There seems to be some confusion, or lack of clarity, about my post on corsi vs shooting percentage vs shooting rate the other day so let me clear it up in as straight forward a way as I can.

“Hawerchuk” over at BehindTheNetHockey.com writes the following:

“I’m not totally sure what he’s getting at. People use Fenwick because it’s persistent, and PDO because it’s not. Over the course of a single season, observed shooting and save percentage drive results, but they are not persistent.”

Dirk Hoag over at OnTheForecheck.com writes:

“Here’s an example of when NOT to use correlation as a tool in statistical analysis (when the variables in question are linked by definition). David makes a bad blunder here, by looking at scoring leaders, seeing a bunch of high shooting percentages, and concluding that shooting percentage is the true “talent”. The problem is that shooting percentage swings wildly from season to season, whereas shooting rates are much more consistent.”
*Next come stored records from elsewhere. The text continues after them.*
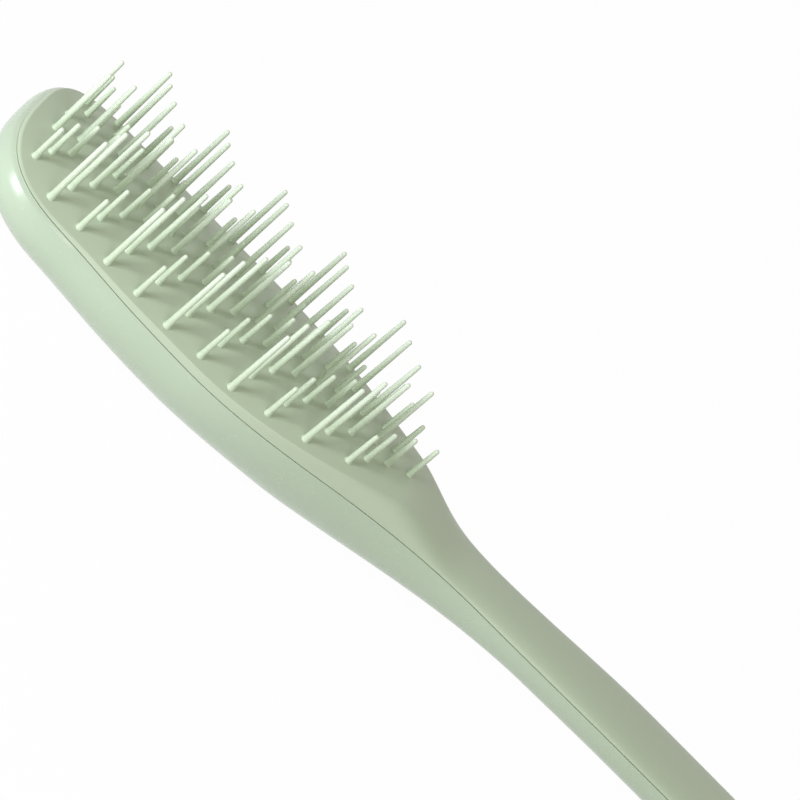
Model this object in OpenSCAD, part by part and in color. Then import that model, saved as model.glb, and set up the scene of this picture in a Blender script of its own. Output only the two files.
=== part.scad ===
// Detangling brush with a crowned oval head and a slim handle.
// A hollow rear shell and a front moulding meet along a seam that runs round the whole brush.
// A softer pad lies flush in the front moulding and carries two tiers of tapered teeth.
// The brush lies on its back: teeth along +Z, head towards +Y, symmetry plane X = 0.
// The origin is at the bottom centre of the bounding box.

/* [Overall] */
// Length from the tip of the head to the end of the handle
length = 225; // [205:1:260]

/* [Head] */
// Width of the head along the seam at its widest
head_width = 49; // [48:0.2:52]
// Width of the head along the seam where its rounded tip begins
shoulder_width = 47.7; // [44:0.2:48.4]
// Length of the rounded tip of the head
tip_length = 23; // [20:0.5:30]
// Distance from the tip to the widest place
widest_at = 43; // [38:1:56]
// How far the rear shell swells out below the seam at the tip
shell_swell = 3.9; // [2:0.1:4.4]
// Depth of the rear shell below the seam
head_depth = 18.2; // [14:0.1:26]
// How far the back turns up at the tip
tip_upturn = 3; // [1:0.1:3.4]
// How far the seam rises towards the tip
seam_rise = 1.5; // [0.8:0.1:1.6]
// Height of the middle of the face above the seam
head_crown = 4.95; // [4.8:0.05:6]
// Radius of the crowned face across the head
crown_radius = 72; // [68:1:120]
// Width of the rounded edge of the face along the head
edge_width = 1.6; // [1.5:0.1:2.6]

/* [Neck and handle] */
// Distance from the tip to where the head starts to narrow
neck_start = 59.5; // [56:0.5:68]
// Distance from the tip to the narrowest place
neck_end = 139.5; // [128:0.5:146]
// Width of the neck
neck_width = 17; // [15:0.2:22]
// Width of the grip
grip_width = 19.8; // [17:0.2:26]
// Depth of the rear shell below the seam along the handle
grip_depth = 8.6; // [7.6:0.1:12]
// Width of the rounded edge of the handle front
grip_edge_width = 6.5; // [4:0.1:7]
// How far the seam dips at the neck
neck_dip = 1.25; // [0:0.05:1.5]
// How far the face falls from the head to the neck
face_fall = 4.4; // [3:0.1:4.6]
// How far the handle front rises again towards the grip
grip_rise = 1.2; // [0.6:0.1:2]
// Length of the rounded end of the handle
end_length = 13; // [9:0.5:18]

/* [Shells] */
// Wall of the rear shell
rear_wall = 2.2; // [1.6:0.1:3]
// Wall of the front moulding
front_wall = 2.6; // [2.4:0.1:3]
// Width of the land on which the two shells meet
rim_land = 0.9; // [0.9:0.1:1.4]
// Depth of the lip that goes down inside the rear shell
lip_depth = 2.8; // [2.6:0.1:3.2]
// Wall of that lip
lip_wall = 1.2; // [0.9:0.1:1.6]
// Diameter of the pins that join the shells
pin_d = 3; // [2.4:0.1:3.6]
// Wall of the sockets that take the pins
socket_wall = 1.5; // [1.1:0.1:2]
// Thickness of the ribs in the rear shell
rib_wall = 1.4; // [1:0.1:2]

/* [Tooth pad] */
// Thickness of the pad
pad_wall = 1.2; // [1.1:0.1:1.5]
// Room between the pad and the rounded edge of the face
pad_margin = 0.1; // [0.1:0.1:0.6]
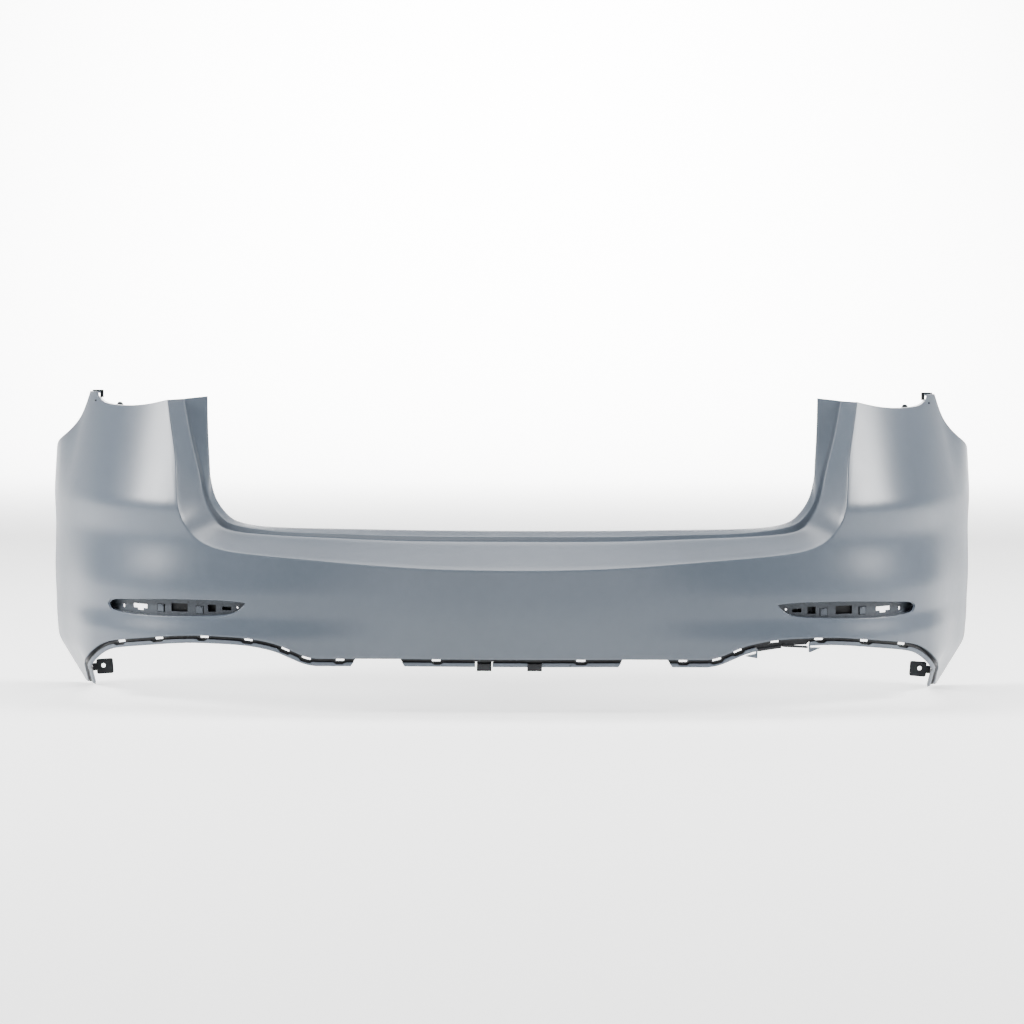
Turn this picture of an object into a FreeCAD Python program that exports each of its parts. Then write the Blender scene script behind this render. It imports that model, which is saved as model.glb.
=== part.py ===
"""Rear bumper cover of a mid-size SUV, as an assembly of separate pieces.

The row frame is in millimetres: X across the car, Y from the rear face towards the car, Z up.
The origin lies on the floor, in the middle of the cover's box.
"""
import FreeCAD, Part
import math
import os
import Sketcher
from FreeCAD import Placement, Rotation, Vector

doc = FreeCAD.newDocument("bumper_cover")

# ---------------------------------------------------------------- driving dimensions
SIZES = [
    ("half_width", 950.0, "middle of the cover to the wheel arch edge"),
    ("body_depth", 605.0, "rear face to the front of the side panels"),
    ("body_height", 604.0, "floor to the top of the side panels"),
    ("skin_wall", 3.0, "wall of the moulded skin"),
    ("return_depth", 16.0, "depth of the turned-in edges and of the lamp slot sleeve"),
    ("fit_gap", 0.4, "gap between a clipped-in piece and what it seats on"),
    ("slot_rise", 31.0, "height of a reflector slot"),
    ("slot_span", 276.0, "length of a reflector slot"),
    ("carrier_wall", 2.5, "wall of a reflector carrier"),
    ("carrier_margin", 9.0, "how far a carrier overlaps the sleeve all round"),
    ("latch_width", 14.0, "width and height of a snap latch pad"),
    ("latch_wall", 2.4, "wall of a snap latch pad"),
    ("rail_wall", 2.5, "wall of the lower rails"),
    ("rail_step", 12.0, "how far the groove of a rail lies behind the skin"),
    ("groove_rise", 9.0, "height of the groove in a rail"),
    ("lip_rise", 8.5, "height of the lip under the groove"),
    ("rail_flange", 20.0, "height of the rail's flange behind the skin"),
    ("window_span", 17.0, "length of a clip window in a rail"),
    ("window_rise", 4.4, "height of a clip window in a rail"),
    ("hook_width", 28.0, "width of a valance hook"),
    ("plate_width", 34.0, "width of an arch bracket's plate"),
    ("plate_rise", 31.0, "height of an arch bracket's plate"),
    ("plate_wall", 3.0, "wall of the arch brackets and the body brackets"),
    ("bolt_radius", 4.5, "radius of the bolt holes in the brackets"),
    ("stiffener_wall", 2.2, "wall of the inner stiffeners"),
    ("gusset_width", 20.0, "width of a valance gusset"),
    ("gusset_rise", 25.0, "height of a valance gusset"),
    ("rivet_radius", 2.4, "radius of a rivet's shank"),
    ("rivet_head", 5.0, "radius of a rivet's head"),
    ("screw_radius", 2.0, "radius of a carrier screw's shank"),
]
sheet = doc.addObject("Spreadsheet::Sheet", "sizes")
for row, (alias, value, note) in enumerate(SIZES, 1):
    sheet.set(f"A{row}", note)
    sheet.set(f"B{row}", str(value))
    sheet.setAlias(f"B{row}", alias)
doc.recompute()


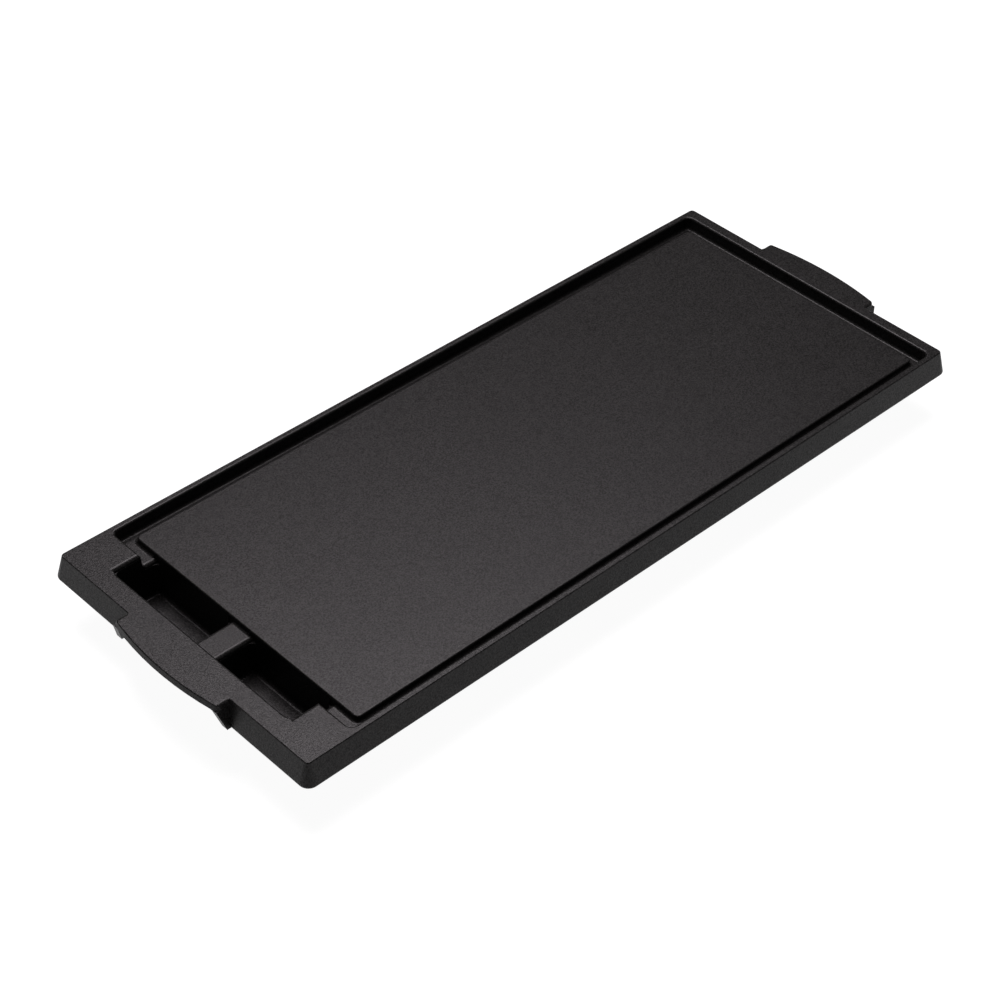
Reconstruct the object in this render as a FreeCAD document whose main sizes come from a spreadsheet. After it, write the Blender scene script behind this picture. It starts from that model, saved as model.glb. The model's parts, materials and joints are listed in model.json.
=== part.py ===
import FreeCAD, Part
import math
import os
import re
import Sketcher
from FreeCAD import Placement, Rotation, Vector

# Electric griddle. Origin on the table under the middle of the casting's box.
# +Z is up, +X runs along the griddle from the grease wells to the inlet, and Y runs across it.

os.makedirs("parts", exist_ok=True)
doc = FreeCAD.newDocument("electric_griddle")

SIZES = {
    # casting: rim and skirt
    "rim_top": 42.0,
    "rim_length": 500.0,
    "rim_width": 205.5,
    "rim_corner": 2.5,
    "skirt_height": 15.6,
    "skirt_flare": 4.0,
    "skirt_wall": 4.0,
    "skirt_round": 1.5,
    "rim_side": 4.0,
    "rim_far": 8.0,
    "rim_round": 0.8,
    "edge_round": 1.0,
    "inner_round": 1.4,
    "wall_draft": 3.0,
    # casting: channel and cooking surface
    "deck_length": 31.5,
    "channel_depth": 8.75,
    "channel_side": 6.75,
    "channel_far": 6.4,
    "channel_strip": 10.2,
    "channel_round": 2.0,
    "recess_corner": 4.0,
    "plateau_drop": 4.8,
    "plateau_corner": 3.0,
    "plateau_thick": 5.2,
    "channel_thick": 3.5,
    # casting: grease wells
    "well_front": 13.0,
    "well_side": 73.5,
    "well_depth": 31.0,
    "well_corner": 4.2,
    "well_round": 2.4,
    "well_wall": 3.0,
    "well_gap": 0.02,
    "hot_corner": 6.0,
    "well_lip": 2.4,
    "bridge_half": 8.4,
    # casting: lip handles
    "lip_half": 42.3,
    "lip_end": 8.6,
    "lip_middle": 12.4,
    "lip_thick": 3.4,
    "lip_corner": 2.5,
    "gusset_thick": 4.2,
    "gusset_tip": 5.6,
    # heating element
    "sheath_radius": 3.3,
    "sheath_height": 28.0,
    "leg_spacing": 50.0,
    "turn_left": -158.0,
    "turn_right": 145.0,
    "cross_leg": 190.0,
    "cross_turn": 22.0,
    "saddle_width": 11.0,
    "groove_gap": 0.05,
    "seat_root": 1.0,
    # inlet
    "pin_height": 19.5,
    "pin_radius": 2.5,
    "pin_root": 2.0,
    "pin_spacing": 20.0,
    "pin_end": 255.0,
    "sheath_end": 242.0,
    "seal_length": 3.0,
    "sleeve_radius": 3.5,
    "sleeve_bore": 2.8,
    "sleeve_start": 182.0,
    "bracket_front": 237.0,
    "bracket_thick": 1.5,
    "shroud_end": 258.0,
    "shroud_width": 44.0,
    "shroud_wall": 2.0,
    "shroud_height": 20.0,
    "shroud_corner": 3.0,
    "lug_width": 8.0,
    "lug_gap": 2.0,
    "spring_width": 6.0,
    "spring_sheet": 0.8,
    "spring_bend": 5.0,
    "spring_drop": 2.0,
    "spring_inset": 3.0,
    # element straps
    "strap_pitch": 65.0,
    "strap_sheet": 1.2,
    "strap_width": 12.0,
    "strap_end": 7.5,
    "strap_boss": 5.0,
    "cross_strap_y": -10.0,
    "cross_boss": 11.5,
    # lower stack
    "post_pitch": 130.0,
    "post_shoulder": 22.0,
    "post_wide": 6.0,
    "post_narrow": 4.0,
    "probe_boss_length": 27.0,
    "probe_boss_half": 6.0,
    "probe_boss_web": 1.0,
    "hot_low": -198.0,
    "hot_high": 228.0,
    "hot_half": 85.5,
    "cover_floor": 12.0,
    "cover_sheet": 1.0,
    "cover_low": -199.0,
    "cover_high": 235.0,
    "cover_half": 92.0,
    "cover_flange": 7.0,
    "cover_corner": 12.0,
    "cover_round": 2.5,
    "cover_draft": 8.0,
    "reflector_sheet": 0.5,
    "reflector_rim": 2.0,
    "tray_low": -187.0,
    "tray_high": 204.0,
    "tray_half": 80.0,
    "tray_gap": 1.0,
    "cut_out_gap": 2.0,
    "hole_gap": 0.25,
    "thread_gap": 0.05,
    "screw_radius": 2.0,
    "head_radius": 3.6,
    "head_height": 2.4,
    "head_taper": 0.85,
    "socket_radius": 1.6,
    "socket_depth": 0.6,
    "small_screw": 0.75,
    "strap_screw_length": 7.0,
    "cover_screw_length": 12.0,
    "cover_thread_depth": 14.0,
    "bracket_screw_length": 8.0,
    "foot_screw_length": 10.0,
    "shroud_screw_inset": 2.9,
    "foot_left": -174.0,
    "foot_right": 212.0,
    "foot_side": 70.0,
    "foot_radius": 11.0,
    "foot_draft": 1.2,
    "foot_web": 5.0,
    "head_gap": 1.0,
    "nut_radius": 3.9,
    "nut_height": 3.2,
}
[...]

The great advantage of corsi/fenwick has over goals as an evaluator of talent is the greater sample size associated with it.  The greater the sample size the more confidence we can have in any results we conclude from it and the less chance that ‘luck’ messes things up.  Year over year shooting percentage fluctuates a lot, but that doesn’t necessarily mean that it isn’t a talent or doesn’t have persistence, it could mean that the sample size of one year is too small.  The four year shooting percentage leader board seems to identify all the top offensive players so it can’t be completely random.  So what happens if we increase the sample size?  Here are correlations of fenwick shooting percentages while on ice in 5v5 even strength situations for forwards:

Year(s) vs Year(s) Corrolation
200708 vs 200809 0.249
200809 vs 200910 0.268
200910 vs 201011 0.281
200709 vs 200911 (2yr) 0.497

As you can see, there isn’t a lot of persistence year over year but for 2 years over 2 years we are starting to see some persistence.  Still not to the level of corsi/fenwick, but certainly not non-existant either, and the greater correlation with scoring goals makes fenwick shooting percentage on par with fenwick as a predictor of future goal scoring performance when we have 2 seasons of data as I pointed out in my last post.

For the record, year over year correlation for fenwick for rate is approximately 0.60 depending on years used  and 2 year vs 2 year correlation is 0.66.

But as I pointed out in my previous post, you would probably never use shooting percentage as a predictor because you may as well use goal rate instead which has the same sample size limitations as shooting percentage but also factors in fenwick rate.  Year over year correlation of GF20 (goals for per 20 minutes) is approximately 0.45 depending on years used and the 2 year vs 2 year correlation is 0.619 so GF20 has persistence and has a 100% correlation with itself making it as reliable (or more) a predictor of future goal scoring rates as fenwick rate with just one year of data and a better predictor when using 2 years of data.  Let me repost the pertinent table of correlations:

Year(s) vs Year(s) FenF20 to GF20 GF20 to GF20
200708 vs 200809 0.396 0.386
200809 vs 200910 0.434 0.468
200910 vs 201011 0.516 0.491
Average 0.449 0.448
200709 vs 200911 (2yr) 0.498 0.619
200709 vs 200910 (2yr vs 1yr) 0.479 0.527

The conclusion is, when dealing with less than a years worth of data, fenwick/corsi is probably the better metric to identify talent and predict future performance, but anything greater than a year goals for rate is the better metric and for one years worth of data they are about on par with each other.

Note:  This is only true for forwards.  The same observations are not true about defensemen where we see very little persistence or predictability in any of these metricts, I presume because the majority of them don’t drive offense to any significant degree.